* Start Data provided *
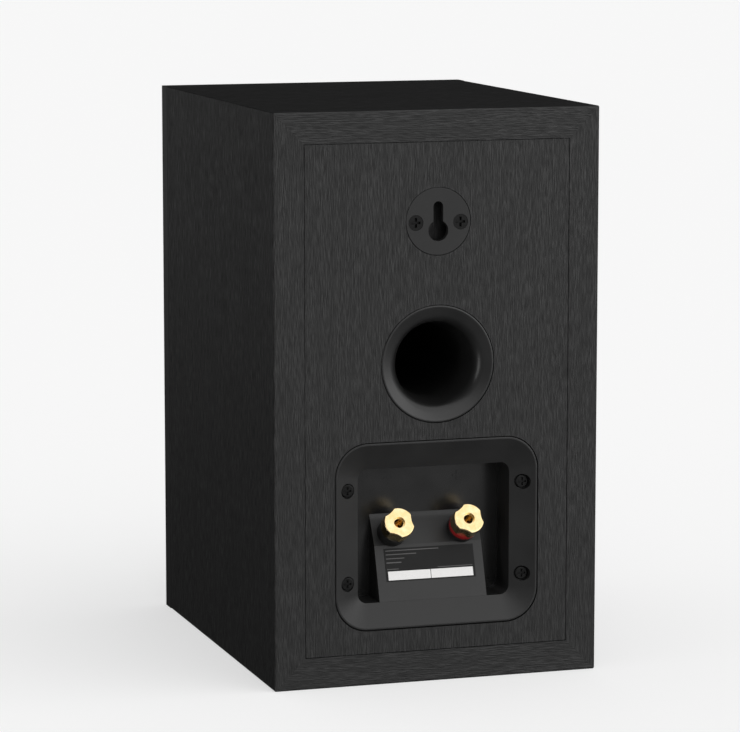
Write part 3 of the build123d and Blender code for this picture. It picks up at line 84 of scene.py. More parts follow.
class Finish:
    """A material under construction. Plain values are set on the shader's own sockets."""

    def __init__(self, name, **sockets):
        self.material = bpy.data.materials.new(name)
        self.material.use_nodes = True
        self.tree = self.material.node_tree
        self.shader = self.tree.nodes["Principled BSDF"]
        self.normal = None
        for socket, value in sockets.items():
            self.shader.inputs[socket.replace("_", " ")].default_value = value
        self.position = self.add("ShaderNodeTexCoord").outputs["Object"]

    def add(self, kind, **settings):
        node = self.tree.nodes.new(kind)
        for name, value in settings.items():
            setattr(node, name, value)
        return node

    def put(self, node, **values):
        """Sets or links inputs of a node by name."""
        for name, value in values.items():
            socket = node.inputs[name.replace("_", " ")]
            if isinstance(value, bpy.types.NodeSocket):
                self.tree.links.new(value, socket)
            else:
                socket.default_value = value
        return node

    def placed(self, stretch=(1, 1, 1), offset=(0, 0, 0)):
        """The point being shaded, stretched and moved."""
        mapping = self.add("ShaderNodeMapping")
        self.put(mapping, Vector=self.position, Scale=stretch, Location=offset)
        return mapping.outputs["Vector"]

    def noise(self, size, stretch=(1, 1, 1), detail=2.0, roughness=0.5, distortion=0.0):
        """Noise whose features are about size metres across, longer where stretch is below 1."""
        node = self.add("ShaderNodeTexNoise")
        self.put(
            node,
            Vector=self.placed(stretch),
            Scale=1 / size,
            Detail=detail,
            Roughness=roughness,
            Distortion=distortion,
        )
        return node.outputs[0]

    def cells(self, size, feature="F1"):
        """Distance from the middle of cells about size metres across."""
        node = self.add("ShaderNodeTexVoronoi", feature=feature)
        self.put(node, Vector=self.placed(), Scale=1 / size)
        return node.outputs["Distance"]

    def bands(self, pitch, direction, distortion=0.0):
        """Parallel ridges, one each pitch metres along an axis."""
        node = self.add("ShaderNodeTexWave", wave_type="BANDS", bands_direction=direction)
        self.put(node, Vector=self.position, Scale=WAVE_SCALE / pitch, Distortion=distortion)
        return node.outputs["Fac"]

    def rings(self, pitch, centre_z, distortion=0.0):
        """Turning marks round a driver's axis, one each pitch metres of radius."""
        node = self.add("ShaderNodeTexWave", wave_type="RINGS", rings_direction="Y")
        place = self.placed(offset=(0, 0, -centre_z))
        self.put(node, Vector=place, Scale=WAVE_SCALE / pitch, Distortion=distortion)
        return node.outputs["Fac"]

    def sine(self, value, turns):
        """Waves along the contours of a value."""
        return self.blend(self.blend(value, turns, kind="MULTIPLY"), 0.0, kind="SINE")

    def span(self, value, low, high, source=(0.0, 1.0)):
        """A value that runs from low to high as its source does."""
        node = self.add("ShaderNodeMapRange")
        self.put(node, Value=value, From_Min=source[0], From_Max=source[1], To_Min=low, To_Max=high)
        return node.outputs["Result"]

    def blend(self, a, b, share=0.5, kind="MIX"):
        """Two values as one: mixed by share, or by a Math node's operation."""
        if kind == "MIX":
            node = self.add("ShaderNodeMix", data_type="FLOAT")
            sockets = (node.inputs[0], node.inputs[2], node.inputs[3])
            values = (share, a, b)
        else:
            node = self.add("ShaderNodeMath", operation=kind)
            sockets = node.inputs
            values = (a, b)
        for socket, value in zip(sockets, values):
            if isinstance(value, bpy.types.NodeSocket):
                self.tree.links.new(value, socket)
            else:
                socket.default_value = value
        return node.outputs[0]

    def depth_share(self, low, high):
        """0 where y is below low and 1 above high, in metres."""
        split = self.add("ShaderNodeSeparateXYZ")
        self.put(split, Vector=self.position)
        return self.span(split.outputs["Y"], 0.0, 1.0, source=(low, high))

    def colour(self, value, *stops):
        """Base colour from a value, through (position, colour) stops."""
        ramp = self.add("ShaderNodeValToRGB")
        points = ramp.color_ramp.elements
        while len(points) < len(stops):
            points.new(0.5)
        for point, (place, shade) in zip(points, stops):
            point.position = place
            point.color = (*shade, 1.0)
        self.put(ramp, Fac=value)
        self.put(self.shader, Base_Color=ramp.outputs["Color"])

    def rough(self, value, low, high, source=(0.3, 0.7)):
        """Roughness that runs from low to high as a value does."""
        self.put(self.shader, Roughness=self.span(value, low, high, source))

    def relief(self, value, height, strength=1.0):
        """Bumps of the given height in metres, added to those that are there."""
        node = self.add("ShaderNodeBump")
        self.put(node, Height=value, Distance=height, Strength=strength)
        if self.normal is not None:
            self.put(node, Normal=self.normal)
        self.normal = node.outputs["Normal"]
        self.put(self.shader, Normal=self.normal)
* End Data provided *
▸ Stated task: Extract the complete listing verbatim.

▸ Task answer:
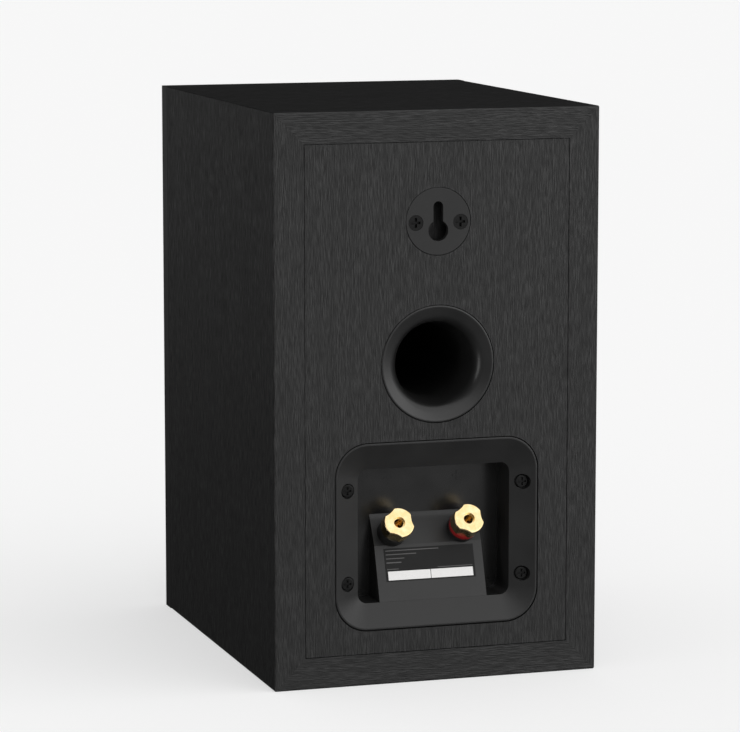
Write part 3 of the build123d and Blender code for this picture. It picks up at line 84 of scene.py. More parts follow.
class Finish:
    """A material under construction. Plain values are set on the shader's own sockets."""

    def __init__(self, name, **sockets):
        self.material = bpy.data.materials.new(name)
        self.material.use_nodes = True
        self.tree = self.material.node_tree
        self.shader = self.tree.nodes["Principled BSDF"]
        self.normal = None
        for socket, value in sockets.items():
            self.shader.inputs[socket.replace("_", " ")].default_value = value
        self.position = self.add("ShaderNodeTexCoord").outputs["Object"]

    def add(self, kind, **settings):
        node = self.tree.nodes.new(kind)
        for name, value in settings.items():
            setattr(node, name, value)
        return node

    def put(self, node, **values):
        """Sets or links inputs of a node by name."""
        for name, value in values.items():
            socket = node.inputs[name.replace("_", " ")]
            if isinstance(value, bpy.types.NodeSocket):
                self.tree.links.new(value, socket)
            else:
                socket.default_value = value
        return node

    def placed(self, stretch=(1, 1, 1), offset=(0, 0, 0)):
        """The point being shaded, stretched and moved."""
        mapping = self.add("ShaderNodeMapping")
        self.put(mapping, Vector=self.position, Scale=stretch, Location=offset)
        return mapping.outputs["Vector"]

    def noise(self, size, stretch=(1, 1, 1), detail=2.0, roughness=0.5, distortion=0.0):
        """Noise whose features are about size metres across, longer where stretch is below 1."""
        node = self.add("ShaderNodeTexNoise")
        self.put(
            node,
            Vector=self.placed(stretch),
            Scale=1 / size,
            Detail=detail,
            Roughness=roughness,
            Distortion=distortion,
        )
        return node.outputs[0]

    def cells(self, size, feature="F1"):
        """Distance from the middle of cells about size metres across."""
        node = self.add("ShaderNodeTexVoronoi", feature=feature)
        self.put(node, Vector=self.placed(), Scale=1 / size)
        return node.outputs["Distance"]

    def bands(self, pitch, direction, distortion=0.0):
        """Parallel ridges, one each pitch metres along an axis."""
        node = self.add("ShaderNodeTexWave", wave_type="BANDS", bands_direction=direction)
        self.put(node, Vector=self.position, Scale=WAVE_SCALE / pitch, Distortion=distortion)
        return node.outputs["Fac"]

    def rings(self, pitch, centre_z, distortion=0.0):
        """Turning marks round a driver's axis, one each pitch metres of radius."""
        node = self.add("ShaderNodeTexWave", wave_type="RINGS", rings_direction="Y")
        place = self.placed(offset=(0, 0, -centre_z))
        self.put(node, Vector=place, Scale=WAVE_SCALE / pitch, Distortion=distortion)
        return node.outputs["Fac"]

    def sine(self, value, turns):
        """Waves along the contours of a value."""
        return self.blend(self.blend(value, turns, kind="MULTIPLY"), 0.0, kind="SINE")

    def span(self, value, low, high, source=(0.0, 1.0)):
        """A value that runs from low to high as its source does."""
        node = self.add("ShaderNodeMapRange")
        self.put(node, Value=value, From_Min=source[0], From_Max=source[1], To_Min=low, To_Max=high)
        return node.outputs["Result"]

    def blend(self, a, b, share=0.5, kind="MIX"):
        """Two values as one: mixed by share, or by a Math node's operation."""
        if kind == "MIX":
            node = self.add("ShaderNodeMix", data_type="FLOAT")
            sockets = (node.inputs[0], node.inputs[2], node.inputs[3])
            values = (share, a, b)
        else:
            node = self.add("ShaderNodeMath", operation=kind)
            sockets = node.inputs
            values = (a, b)
        for socket, value in zip(sockets, values):
            if isinstance(value, bpy.types.NodeSocket):
                self.tree.links.new(value, socket)
            else:
                socket.default_value = value
        return node.outputs[0]

    def depth_share(self, low, high):
        """0 where y is below low and 1 above high, in metres."""
        split = self.add("ShaderNodeSeparateXYZ")
        self.put(split, Vector=self.position)
        return self.span(split.outputs["Y"], 0.0, 1.0, source=(low, high))

    def colour(self, value, *stops):
        """Base colour from a value, through (position, colour) stops."""
        ramp = self.add("ShaderNodeValToRGB")
        points = ramp.color_ramp.elements
        while len(points) < len(stops):
            points.new(0.5)
        for point, (place, shade) in zip(points, stops):
            point.position = place
            point.color = (*shade, 1.0)
        self.put(ramp, Fac=value)
        self.put(self.shader, Base_Color=ramp.outputs["Color"])

    def rough(self, value, low, high, source=(0.3, 0.7)):
        """Roughness that runs from low to high as a value does."""
        self.put(self.shader, Roughness=self.span(value, low, high, source))

    def relief(self, value, height, strength=1.0):
        """Bumps of the given height in metres, added to those that are there."""
        node = self.add("ShaderNodeBump")
        self.put(node, Height=value, Distance=height, Strength=strength)
        if self.normal is not None:
            self.put(node, Normal=self.normal)
        self.normal = node.outputs["Normal"]
        self.put(self.shader, Normal=self.normal)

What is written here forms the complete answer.